Minute quantities of contaminant in an electrochemical cell, such as a battery, can lead to premature failure of the cell. In many cases, contamination elevates the rate of self-discharge within the cell. This self-discharge produces relatively low levels of heat energy within the cell, typically on the order of 10-100 microwatts for an implantable medical type battery. Microcalorimetry techniques can be used to measure this heat energy, quantify the self-discharge rate, and identify a potentially contaminated cell.
Microcalorimetry instrumentation for measuring the low energy levels referenced above, is presently commercially available. Notwithstanding, the time required to perform a microcalorimetry measurement is typically 2 to 4 hours for a single cell. The extraordinarily long period needed to test a single cell is due to the difficulty in measuring the low energy levels associated with a faulty cell. Sensing low energy output against an ambient environment can only be done over a long period of time with conventional insulating and testing techniques. Consequently, conventional microcalorimetry techniques for screening cells have been prohibitively slow and expensive for use in production settings.
Reducing the time needed for testing electrochemical cells is complicated by the difficulty in differentiating low energy levels emitted from self-discharging cells from ambient environments. Thermocouples are incapable of measuring low energy levels in an ambient environment that masks self-discharging energy emissions.
While it is an option to thermally insulate electrochemical cells in a typical production environment, it is only viable if the temperature rise is relatively large, on the order of one degree Celsius or more.
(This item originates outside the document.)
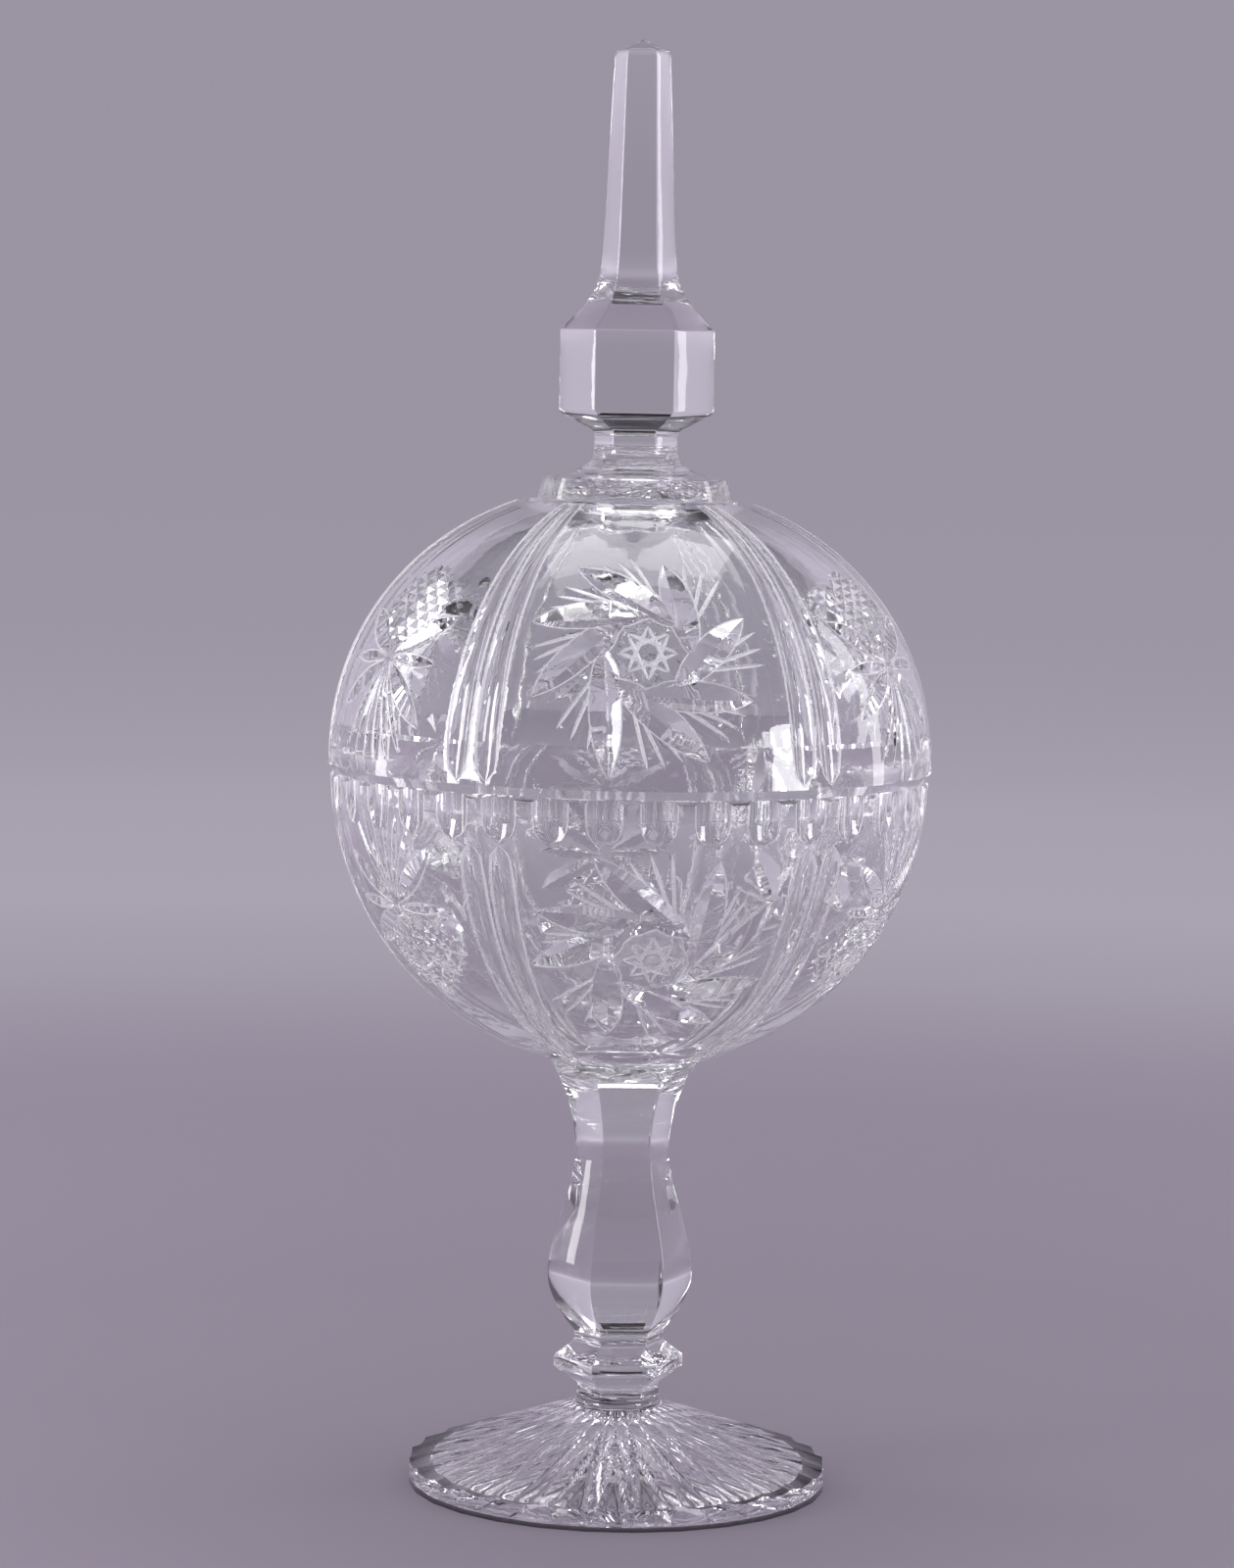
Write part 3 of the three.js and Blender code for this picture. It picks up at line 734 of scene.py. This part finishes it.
def stemShape():
    top = stem["height"]
    neck, neckTop = stem["neck"]
    knop, knopLow, knopHigh = stem["knop"]
    waist, waistLow, waistHigh = stem["waist"]
    bulb, bulbAt = stem["bulb"]
    shank, shankAt = stem["shank"]
    low, high = stem["runout"]
    swellSteps, drawSteps, spreadSteps = stem["curveSteps"]
    rise = bulbAt - waistHigh
    fall = shankAt - bulbAt
    flare = top - shankAt
    handles = (((waist + bulb) / 2, waistHigh + rise / 4), (bulb, bulbAt - rise / 3))
    swell = curvePoints(((waist, waistHigh), (bulb, bulbAt)), handles, swellSteps)
    handles = ((bulb, bulbAt + fall / 3), (shank, shankAt - fall / 3))
    draw = curvePoints(((bulb, bulbAt), (shank, shankAt)), handles, drawSteps)
    handles = ((shank, shankAt + flare / 3), ((shank + stem["top"]) / 2, top - flare / 4))
    paintedSideLight = curvePoints(((shank, shankAt), (stem["top"], top)), handles, spreadSteps)
    ends = [spot for spot in paintedSideLight if spot[1] >= top - high]
    sides = [spot for spot in paintedSideLight[1:] if spot[1] <= ends[0][1]]
    profile = [
        (0.0, 0.0), (aroundCircle(neck), 0.0), (neck, low), (neck, neckTop), (knop, knopLow),
        (knop, knopHigh), (waist, waistLow), *swell, *draw[1:], *sides,
        (aroundCircle(stem["top"]), top), (0.0, top),
    ]
    wide = bulb * stem["blankWidth"]
    blank = [(0.0, 0.0), (neck, 0.0), (neck, low), (wide, low), (wide, ends[0][1]), *ends, (0.0, top)]
    shape = sixSided(profile, blank, stem["turn"], stem["softEdge"])
    bmesh.ops.translate(shape, verts=shape.verts, vec=(0.0, 0.0, stem["base"]))
    return shape


# Bowl

bowl = {
    "reach": 80.7,
    "rise": 80.7,
    "fullness": 2.0,  # 2 is an ellipse, and more is squarer
    "seat": 20.5,
    "base": 117.4,
    "rimDrop": 0.8,
    "chamfer": 0.9,
    "wall": 6.5,
    "floor": 7.5,
    "turn": 5.6,
    "pinwheel": -32.2,  # elevation of its middle, in degrees
    "star": -24.0,
    "flutes": (-9.5, -71.0),  # elevations where they start and end
    "upright": -1.0,  # its star panels are those of the lid, upside down
    "blades": (0, 42, 79, 139, 180, 212, 273, 325),
    "lengths": (36, 40, 37, 38, 37, 36, 36, 36),
    "prints": 36,  # thumbprints
    "printDrop": 11.8,
}
bowl["middle"] = bowl["base"] + math.sqrt(bowl["reach"] ** 2 - bowl["seat"] ** 2)
bowl["rim"] = bowl["middle"] - bowl["rimDrop"]


def printCuts():
    # Upright scoops side by side, whose middles lie on the rim of the bowl
    elevation = elevationAt(bowl, bowl["rim"] - bowl["middle"])
    made = []
    for i in range(bowl["prints"]):
        panel = (bowl["turn"] + 360 * i / bowl["prints"], elevation * 180 / math.pi)
        ends = [(0.0, height) for height in (-bowl["printDrop"], bowl["printDrop"])]
        made.append(grooveCut(bowl, panel, *ends, printWheel))
    return made


def bowlShape():
    rim = bowl["rim"]
    floor = bowl["base"] + bowl["floor"]
    first = elevationAt(bowl, bowl["base"] - bowl["middle"])
    last = elevationAt(bowl, rim - bowl["chamfer"] - bowl["middle"])
    hollow = dict(bowl, reach=bowl["reach"] - bowl["wall"], rise=rim - floor, middle=rim)
    outer = outlineArc(bowl, first, last, ballSteps["outside"])
    inner = outlineArc(hollow, 0.0, -math.pi / 2, ballSteps["inside"])[:-1]
    profile = [(0.0, bowl["base"]), *outer, (outer[-1][0] - bowl["chamfer"], rim), *inner, (0.0, floor)]
    return carved(turnedShape(profile, ballSteps["around"], bowl["turn"]), patternCuts(bowl) + printCuts())


# Lid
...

To achieve this for a cell with a surface area on the order of 10 cm2, which is roughly the surface area for a typical implantable medical battery, would require a thermal insulation R-factor on the order of 60 or greater. Even the best of modern insulation materials cannot provide this level of insulation for a specimen with such a small surface area.
Accordingly, there is a need for a microcalorimetry technique and system that would enable measurement of low level energy associated with self-discharge from electrochemical cells, such as implantable medical cells in a shortened period of time.